You can list directories and their child directories by using ‘ls -R’. This only lists the directories and not the files inside them.
The last example for 'ls' I am going to show is another I like a lot. It is the '-S' option, which stands for size. This will list files in order of size, I use this one a lot when organizing.
ls -lS
total 231
-rwxr-xr-x 1 Jason 197121 45334 Jul 14 22:38 variables3.exe*
-rwxr-xr-x 1 Jason 197121 44934 Jul 14 22:54 variables5.exe*
-rwxr-xr-x 1 Jason 197121 44599 Jul 14 22:21 variables2.exe*
-rwxr-xr-x 1 Jason 197121 44511 Jul 14 22:43 variables4.exe*
-rwxr-xr-x 1 Jason 197121 44458 Jul 14 22:15 variables1.exe*
-rw-r--r-- 1 Jason 197121 415 Jul 14 22:38 variables3.cpp
-rw-r--r-- 1 Jason 197121 373 Jul 14 22:54 variables5.cpp
-rw-r--r-- 1 Jason 197121 175 Jul 14 22:43 variables4.cpp
-rw-r--r-- 1 Jason 197121 170 Jul 14 22:21 variables2.cpp
-rw-r--r-- 1 Jason 197121 160 Jul 14 22:15 variables1.cpp
-rw-r--r-- 1 Jason 197121 64 Jul 14 18:04 'compiling and running'
-rw-r--r-- 1 Jason 197121 9 Jul 14 18:04 README.md
Sorting Output
You have some options in how ‘ls’ gives output to you. Alphabetically is the default output. This is easy to change, however. To modify by time, use ‘ls -t’, which is quite useful. You can add the ‘r’ option to reverse that time listing, which gives you a lot of flexibility.
Copying Files
Copying files is a task that happens a lot. We use the ‘cp’ command for that. It can make copies of files or directories. Copying multiple files or directories at a time is also a simple task. To use ‘cp’, you have to give sources and target name. The source must include a path.
$ cp file1 dir1
If your target is a directory, then your sources will be put inside it.

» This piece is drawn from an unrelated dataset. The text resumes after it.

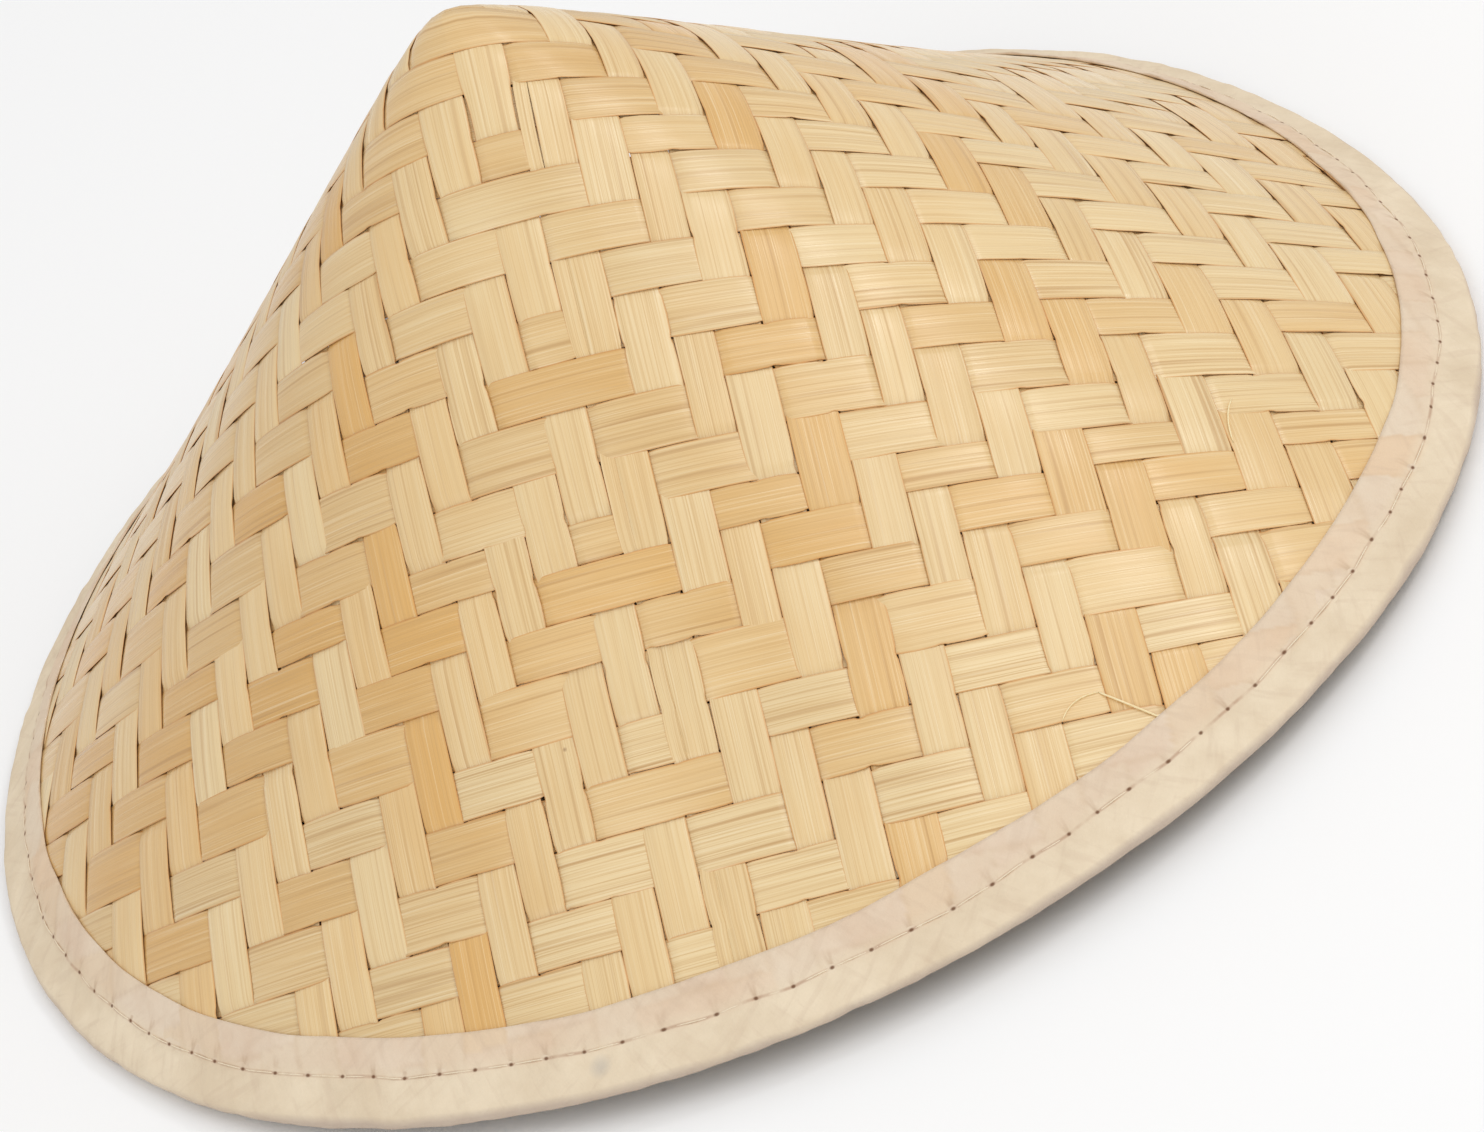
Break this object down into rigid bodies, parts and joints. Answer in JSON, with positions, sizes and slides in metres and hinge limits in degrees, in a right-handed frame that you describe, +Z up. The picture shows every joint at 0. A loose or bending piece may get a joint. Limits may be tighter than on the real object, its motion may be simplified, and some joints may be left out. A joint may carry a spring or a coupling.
{
  "type": "conical straw hat",
  "caption": "Conical sun hat of woven bamboo strip: an open hollow cone with a shallow blunt tip, and a folded cotton tape sewn over its round rim.",
  "frame": {"origin": "on the surface that the hat rests on, under the middle of its box", "axes": "+Z up through the tip, -Y towards the front; the lap of the mat is at the back, and the rim touches the surface at its left and right"},
  "size_m": [0.3544, 0.3608, 0.1533],
  "materials": {
    "bamboo_strip": "natural split bamboo, satin",
    "cotton_tape": "plain unbleached cotton, matt"
  },
  "bodies": {
    "root": {"woven_cone": "bamboo_strip", "rim_binding": "cotton_tape"}
  },
  "joints": []
}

Copying recursively is a simple task too. You use the ‘cp -R’ to do this. However, you can’t use the source directory as a target.
Moving Files
I do this with the ‘mv’ command. It is used to move or rename file and directories. It follows the same rules as the ‘cp’ command mostly. The behavior is about the same as copying a file and then deleting the original.
mv file1 dir2
This simple example just moves 'file1' into the directory 'dir2'. This was all in the same folder. However, just add the paths to both file and directory if you are not in the same directory.
Removing Files
You remove files with the ‘rm’ command. It can remove files or directories and multiples at a time. You should always be careful about doing this and make backups, just in case. The basic usage is this.
rm filename
Many stories have populated the internet of people who have used ‘rm’ to delete system files and killed their system. It happened because they did not truly understand what they were deleting.
$ ls -l
total 0
-rw-r--r-- 1 Jason 197121 0 Jul 16 08:13 file1
Jason@home-jahlelin MINGW64 ~/Documents/atom/cpp/dir1 (main)
$ rm file1
Jason@home-jahlelin MINGW64 ~/Documents/atom/cpp/dir1 (main)
$ ls -l
total 0
This is nice and simple but again, add paths if you need to. Deleting directories is done like this:
$ rm -R dir1
By default, directories can only be deleted when they are empty. So, if you need to wipe things out, the information on how to do is in the 'man' pages. I'll let you look there for it. Most people should not ever need to do that.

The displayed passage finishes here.